WHAT YOU SHOULD DO — Copy exactly the block of lines between the one containing "stand_up(shape) for name, shape" and the one containing "obj.parent = None", inclusive.
※ ※ ※
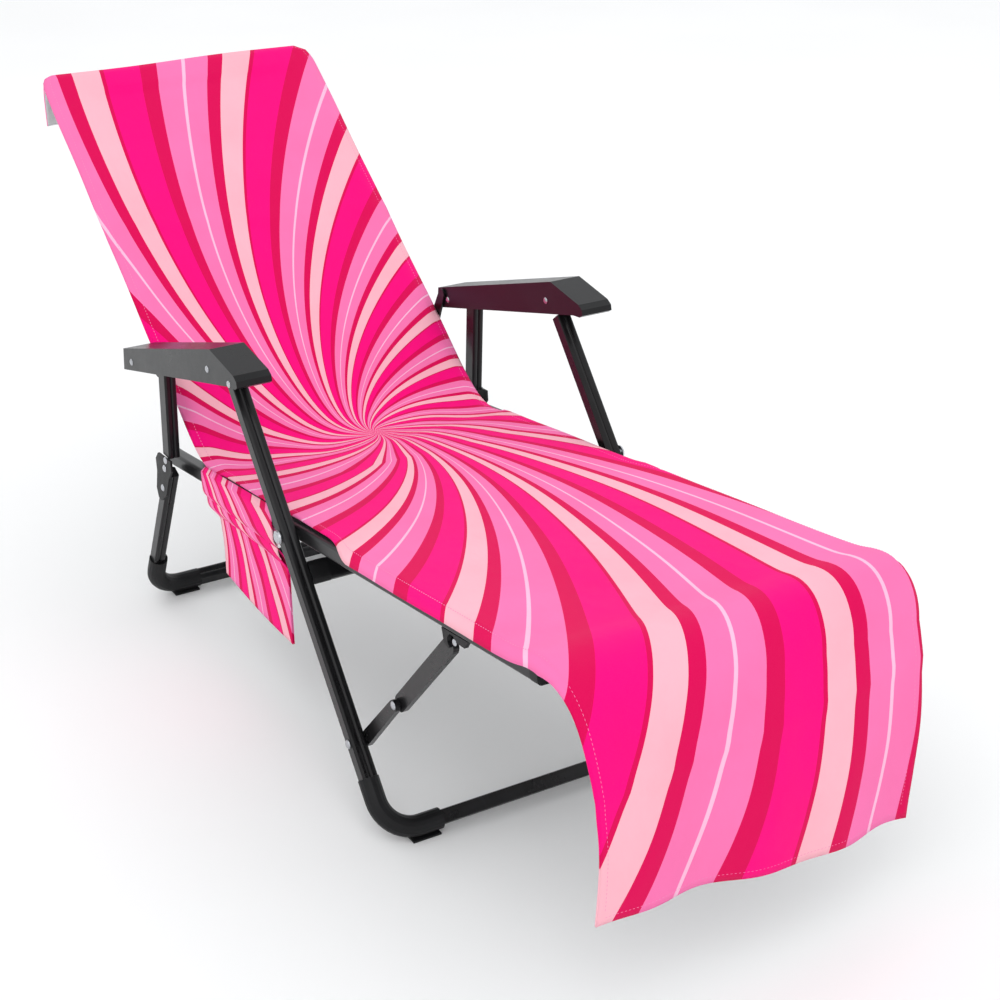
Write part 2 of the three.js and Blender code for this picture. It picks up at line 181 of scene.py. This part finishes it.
def cloth_material(name, printed=True):
    """Brushed microfibre with nap and a fine weave: the swirl print in flat coordinates, or white."""
    m, nodes, links, bsdf = new_material(name)
    uv = nodes.new("ShaderNodeUVMap")
    uv.uv_map = "flat"
    sep = nodes.new("ShaderNodeSeparateXYZ")
    links.new(uv.outputs[0], sep.inputs[0])
    x, y = sep.outputs[0], sep.outputs[1]
    if printed:
        # the print is stretched along the seat half, so the length is scaled there before the spiral is drawn
        shrink = map_range(nodes, links, y, -0.16, 0.06, 1 / 1.6, 1 / 1.05)
        along = math_node(nodes, links, "MULTIPLY", y, shrink)
        r = math_node(nodes, links, "SQRT", math_node(
            nodes, links, "ADD", math_node(nodes, links, "MULTIPLY", x, x),
            math_node(nodes, links, "MULTIPLY", along, along)))
        angle = math_node(nodes, links, "ARCTAN2", x, along)
        spiral = math_node(nodes, links, "LOGARITHM", math_node(
            nodes, links, "DIVIDE", math_node(nodes, links, "MAXIMUM", r, 0.012), 0.08), math.e)
        twist = math_node(nodes, links, "MULTIPLY", spiral, TWIST)
        turned = math_node(nodes, links, "SUBTRACT", angle, twist)
        phase = math_node(nodes, links, "FRACT", math_node(
            nodes, links, "ADD", math_node(nodes, links, "MULTIPLY", turned, REPEATS / (2 * math.pi)), PHASE))
        ramp = nodes.new("ShaderNodeValToRGB")
        ramp.color_ramp.interpolation = "CONSTANT"
        stops = ramp.color_ramp.elements
        while len(stops) < len(STRIPES):
            stops.new(0.5)
        for stop, (at, colour) in zip(stops, STRIPES):
            stop.position = at
            stop.color = srgb(*colour)
        links.new(phase, ramp.inputs[0])
        colour = ramp.outputs[0]
    else:
        colour = srgb(238, 236, 238)
    soft = noise(nodes, links, uv.outputs[0], 7.0, 4.0, 0.55)
    nap = noise(nodes, links, uv.outputs[0], 420.0, 3.0, 0.7)
    lint = map_range(nodes, links, nap, 0.35, 0.7, 0.0, 0.010)
    shade = mix_color(nodes, links, lint, colour, srgb(255, 215, 232))
    uneven = map_range(nodes, links, soft, 0.4, 0.75, 0.0, 0.10)
    faded = mix_color(nodes, links, uneven, shade, srgb(222, 0, 84))
    links.new(faded if printed else shade, bsdf.inputs["Base Color"])
    links.new(map_range(nodes, links, nap, 0.3, 0.7, 0.78, 0.95), bsdf.inputs["Roughness"])
    bsdf.inputs["Sheen Weight"].default_value = 0.04
    bsdf.inputs["Sheen Roughness"].default_value = 0.5
    bsdf.inputs["Specular IOR Level"].default_value = 0.08
    warp = math_node(nodes, links, "SINE", math_node(nodes, links, "MULTIPLY", x, 3600.0))
    weft = math_node(nodes, links, "SINE", math_node(nodes, links, "MULTIPLY", y, 3600.0))
    weave = math_node(nodes, links, "MULTIPLY", warp, weft)
    first = bump(nodes, links, math_node(nodes, links, "ADD", weave, nap), 0.25, 0.0006)
    crease = noise(nodes, links, uv.outputs[0], 11.0, 3.0, 0.5, (1.0, 0.45, 1.0))
    links.new(bump(nodes, links, crease, 0.5, 0.012, first), bsdf.inputs["Normal"])
    return m


def mesh_cloth(name):
    """Woven vinyl-coated mesh of the slings: crossed yarns a little over a millimetre apart, with a painted
    highlight on their crests and painted shade between them.
    """
    m, nodes, links, bsdf = new_material(name)
    co = object_coords(nodes)
    sep = nodes.new("ShaderNodeSeparateXYZ")
    links.new(co, sep.inputs[0])
    a = math_node(nodes, links, "SINE", math_node(nodes, links, "MULTIPLY", sep.outputs[0], 2600.0))
    b = math_node(nodes, links, "SINE", math_node(nodes, links, "MULTIPLY", sep.outputs[1], 2600.0))
    yarn = math_node(nodes, links, "MAXIMUM", a, b)
    # painted light: the yarns' crests are painted lighter and the gaps between them are painted dark, as
    # highlight and shade
    crest_highlight = map_range(nodes, links, yarn, -0.6, 1.0, 0.0, 1.0)
    tone = mix_color(nodes, links, crest_highlight, srgb(9, 9, 10), srgb(46, 46, 50))
    links.new(tone, bsdf.inputs["Base Color"])
    dull = map_range(nodes, links, noise(nodes, links, co, 30.0, 4.0), 0.3, 0.7, 0.55, 0.8)
    links.new(dull, bsdf.inputs["Roughness"])
    links.new(bump(nodes, links, yarn, 0.5, 0.0008), bsdf.inputs["Normal"])
    return m


def band_cloth(name, colour):
    """Edge webbing and elastic cord: fine ribs, with a painted highlight on their crests."""
    m, nodes, links, bsdf = new_material(name)
    co = object_coords(nodes)
    sep = nodes.new("ShaderNodeSeparateXYZ")
    links.new(co, sep.inputs[0])
    rib = math_node(nodes, links, "SINE", math_node(nodes, links, "MULTIPLY", math_node(
        nodes, links, "ADD", sep.outputs[0], sep.outputs[1]), 3000.0))
    # painted highlight: the ribs' crests are mixed towards a lighter grey
    crest_highlight = map_range(nodes, links, rib, -1.0, 1.0, 0.0, 0.5)
    links.new(mix_color(nodes, links, crest_highlight, colour, srgb(70, 70, 74)), bsdf.inputs["Base Color"])
    bsdf.inputs["Roughness"].default_value = 0.8
    links.new(bump(nodes, links, rib, 0.4, 0.0006), bsdf.inputs["Normal"])
    return m


PAINT = hard_material("frame_paint", srgb(15, 14, 15), srgb(38, 38, 41), (0.22, 0.38), metallic=0.1,
                      grain=900.0, depth=0.00006, coat=0.12, stretch=(1.0, 0.35, 0.35))
PLASTIC = hard_material("moulded_plastic", srgb(14, 14, 15), srgb(33, 33, 36), (0.38, 0.56),
                        grain=1400.0, depth=0.0002)
ARM_PLASTIC = hard_material("armrest_plastic", srgb(12, 13, 15), srgb(28, 30, 33), (0.24, 0.38),
                            grain=1600.0, depth=0.00012, coat=0.08)
STEEL = hard_material("bright_rivet", srgb(196, 198, 202), srgb(140, 142, 148), (0.18, 0.36),
                      metallic=1.0, grain=700.0, depth=0.00005)
MESH = mesh_cloth("sling_mesh")
WEBBING = band_cloth("sling_webbing", srgb(20, 20, 22))
ELASTIC = band_cloth("elastic_cord", srgb(16, 16, 18))
PRINT = cloth_material("cover_print")
WHITE = cloth_material("cover_back_white", printed=False)
THREAD = hard_material("hem_thread", srgb(236, 120, 176), srgb(250, 170, 205), (0.7, 0.85),
                       grain=900.0, depth=0.0001)

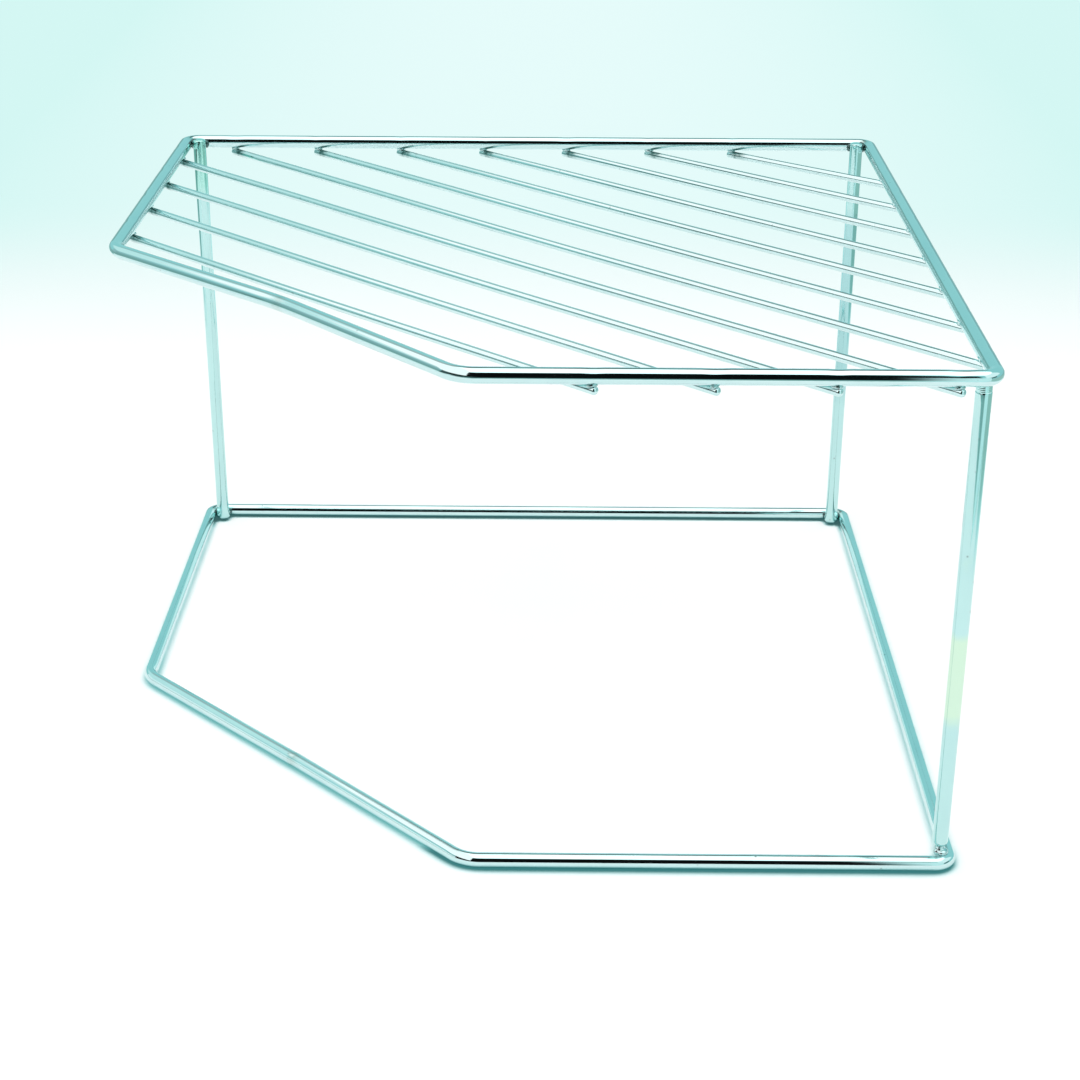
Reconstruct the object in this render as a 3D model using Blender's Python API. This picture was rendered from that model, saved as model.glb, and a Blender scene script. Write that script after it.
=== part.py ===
"""Corner cabinet rack of chrome-plated steel wire.

Two five-sided wire rings lie one above the other and three upright legs hold them apart. Straight thin wires run
along the diagonal front edge, are welded to the underside of the upper ring and carry what stands on it.
The right angle of the rings fits the corner of a cabinet and the diagonal faces the user.

Lengths are in metres and +Z is up. The back of the rack faces +Y, its right side +X, and the origin is the
middle of its footprint at floor level.
"""

import math

import bmesh
import bpy
from mathutils import Matrix, Vector

# Outer sizes of the rack
OVERALL_WIDTH = 0.254  # over the outside of the rings, the same along X and along Y
OVERALL_HEIGHT = 0.152  # from the underside of the lower ring to the top of the upper ring

# Rings, bent from one length of wire each and butt welded in the middle of the diagonal
FRAME_WIRE = 0.0045  # diameter
SHORT_SIDE = 0.1395  # left side and front side, between corners on the centre line
SQUARE_BEND = 0.0045  # centre line radius of the three square corners
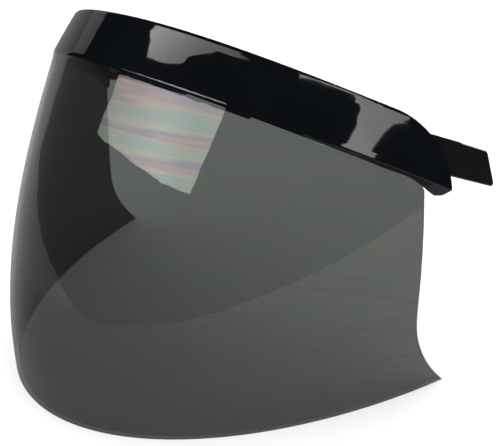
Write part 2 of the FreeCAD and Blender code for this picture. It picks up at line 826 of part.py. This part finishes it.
def make_pivot_washer():
    shape = side_rod(pivot_washer_radius, pivot_y, pivot_z, arm_face_x(), pivot_face_x())
    return shape.cut(side_rod(pivot_shoulder_radius, pivot_y, pivot_z, 0, shell_half_width))


def make_detent_ball():
    y, z = pivot_place(stop_circle_radius, detent_angle)
    return Part.makeSphere(detent_ball_radius, FreeCAD.Vector(arm_face_x() + detent_ball_out, y, z))


def make_detent_spring():
    """Small coil spring behind the click ball."""
    y, z = pivot_place(stop_circle_radius, detent_angle)
    start = arm_face_x() + detent_ball_out + detent_ball_radius + detent_wire_radius
    end = pivot_face_x() + detent_pocket_depth - detent_wire_radius
    mean = detent_ball_radius - 2 * detent_wire_radius
    path = Part.makeHelix((end - start) / detent_spring_turns, end - start, mean)
    ring = Part.Wire(Part.makeCircle(detent_wire_radius, FreeCAD.Vector(mean, 0, 0), FreeCAD.Vector(0, 1, 0)))
    coil = Part.Wire(path.Edges).makePipeShell([ring], True, True)
    coil.rotate(ORIGIN, FreeCAD.Vector(0, 1, 0), 90)
    coil.translate(FreeCAD.Vector(start, y, z))
    return coil


def make_stop_pin():
    face = pivot_face_x()
    return pocket_rod(stop_pin_radius, stop_pin_angle, arm_face_x() - stop_pin_depth, face + stop_pin_seat)


def stand_up(shape):
    """From the band plane's frame to the standing visor."""
    placed = shape.copy()
    placed.rotate(ORIGIN, X_AXIS, -band_tilt_angle)
    placed.translate(FreeCAD.Vector(0, 0, band_plane_height))
    return placed


def main():
    os.makedirs("parts", exist_ok=True)
    nodes = {
        "shield": finish_shield(make_shield()),
        "brow_cover": make_cover(),
        "inner_carrier": make_carrier(),
        "brow_seal": make_seal(),
        "shield_gasket": make_gasket(),
        "carrier_screws": make_carrier_screws(),
    }
    sided = {
        "arm": make_arm(),
        "arm_bush": make_arm_bush(),
        "arm_inserts": make_arm_inserts(),
        "pivot_screw": make_pivot_screw(),
        "pivot_washer": make_pivot_washer(),
        "detent_ball": make_detent_ball(),
        "detent_spring": make_detent_spring(),
        "stop_pin": make_stop_pin(),
    }
    for side, sign in SIDES:
        for name, shape in sided.items():
            nodes[f"{side}_{name}"] = mirrored(shape, sign)

    nodes = {name: stand_up(shape) for name, shape in nodes.items()}
    ground = Part.makeBox(2 * reach, 2 * reach, reach, FreeCAD.Vector(-reach, -reach, -reach))
    nodes["shield"] = nodes["shield"].cut(ground)

    box = Part.Compound(list(nodes.values())).optimalBoundingBox()
    shift = FreeCAD.Vector(0, -(box.YMin + box.YMax) / 2, 0)
    for name, shape in nodes.items():
        shape.translate(shift)
        shape.exportStep(f"parts/{name}.step")
        print(name, "valid", shape.isValid(), "solids", len(shape.Solids), "volume", round(shape.Volume, 2))
    pivot = FreeCAD.Vector(arm_face_x(), pivot_y, pivot_z)
    print("size", round(box.XLength, 2), round(box.YLength, 2), round(box.ZLength, 2))
    print("shift", round(shift.y, 4), "pivot", round(standing_y(pivot) + shift.y, 4),
          round(standing_height(pivot), 4))


main()
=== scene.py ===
"""Looks of a smoked motorcycle helmet visor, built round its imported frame. All lengths are in metres."""
import json
import math

import bmesh
import bpy
import numpy as np
from mathutils import Matrix


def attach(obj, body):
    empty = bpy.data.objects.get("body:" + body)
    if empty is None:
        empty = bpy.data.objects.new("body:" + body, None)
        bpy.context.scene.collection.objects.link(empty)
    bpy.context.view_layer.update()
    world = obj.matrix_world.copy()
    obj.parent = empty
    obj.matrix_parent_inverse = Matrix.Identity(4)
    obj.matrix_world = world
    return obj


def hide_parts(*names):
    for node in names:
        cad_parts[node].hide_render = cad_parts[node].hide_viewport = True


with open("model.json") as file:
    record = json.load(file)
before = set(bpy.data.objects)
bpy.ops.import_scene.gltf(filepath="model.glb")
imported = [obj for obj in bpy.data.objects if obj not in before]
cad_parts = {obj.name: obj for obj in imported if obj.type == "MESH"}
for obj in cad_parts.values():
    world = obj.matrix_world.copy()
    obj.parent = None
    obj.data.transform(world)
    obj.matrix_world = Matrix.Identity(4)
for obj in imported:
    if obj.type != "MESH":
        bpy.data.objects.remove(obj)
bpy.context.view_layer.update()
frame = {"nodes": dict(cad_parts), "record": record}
nodes = frame["nodes"]


# Camera

camera_place = (0.261337, -0.179684, 0.212398)
camera_azimuth = math.radians(49.791)
camera_dip = math.radians(27.313)
camera_roll = math.radians(-4.047)
camera_lens_mm = 53.22
camera_sensor_mm = 36.0
camera_shift = (0.0043, 0.0074)


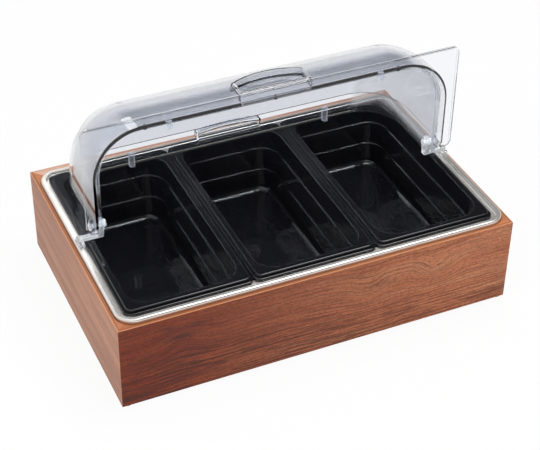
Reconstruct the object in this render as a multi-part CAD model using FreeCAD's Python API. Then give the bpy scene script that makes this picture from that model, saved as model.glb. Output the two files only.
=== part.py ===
※ ※ ※
ANSWER TO THIS EXERCISE —
    nodes = {name: stand_up(shape) for name, shape in nodes.items()}
    ground = Part.makeBox(2 * reach, 2 * reach, reach, FreeCAD.Vector(-reach, -reach, -reach))
    nodes["shield"] = nodes["shield"].cut(ground)

    box = Part.Compound(list(nodes.values())).optimalBoundingBox()
    shift = FreeCAD.Vector(0, -(box.YMin + box.YMax) / 2, 0)
    for name, shape in nodes.items():
        shape.translate(shift)
        shape.exportStep(f"parts/{name}.step")
        print(name, "valid", shape.isValid(), "solids", len(shape.Solids), "volume", round(shape.Volume, 2))
    pivot = FreeCAD.Vector(arm_face_x(), pivot_y, pivot_z)
    print("size", round(box.XLength, 2), round(box.YLength, 2), round(box.ZLength, 2))
    print("shift", round(shift.y, 4), "pivot", round(standing_y(pivot) + shift.y, 4),
          round(standing_height(pivot), 4))


main()
=== scene.py ===
"""Looks of a smoked motorcycle helmet visor, built round its imported frame. All lengths are in metres."""
import json
import math

import bmesh
import bpy
import numpy as np
from mathutils import Matrix


def attach(obj, body):
    empty = bpy.data.objects.get("body:" + body)
    if empty is None:
        empty = bpy.data.objects.new("body:" + body, None)
        bpy.context.scene.collection.objects.link(empty)
    bpy.context.view_layer.update()
    world = obj.matrix_world.copy()
    obj.parent = empty
    obj.matrix_parent_inverse = Matrix.Identity(4)
    obj.matrix_world = world
    return obj


def hide_parts(*names):
    for node in names:
        cad_parts[node].hide_render = cad_parts[node].hide_viewport = True


with open("model.json") as file:
    record = json.load(file)
before = set(bpy.data.objects)
bpy.ops.import_scene.gltf(filepath="model.glb")
imported = [obj for obj in bpy.data.objects if obj not in before]
cad_parts = {obj.name: obj for obj in imported if obj.type == "MESH"}
for obj in cad_parts.values():
    world = obj.matrix_world.copy()
    obj.parent = None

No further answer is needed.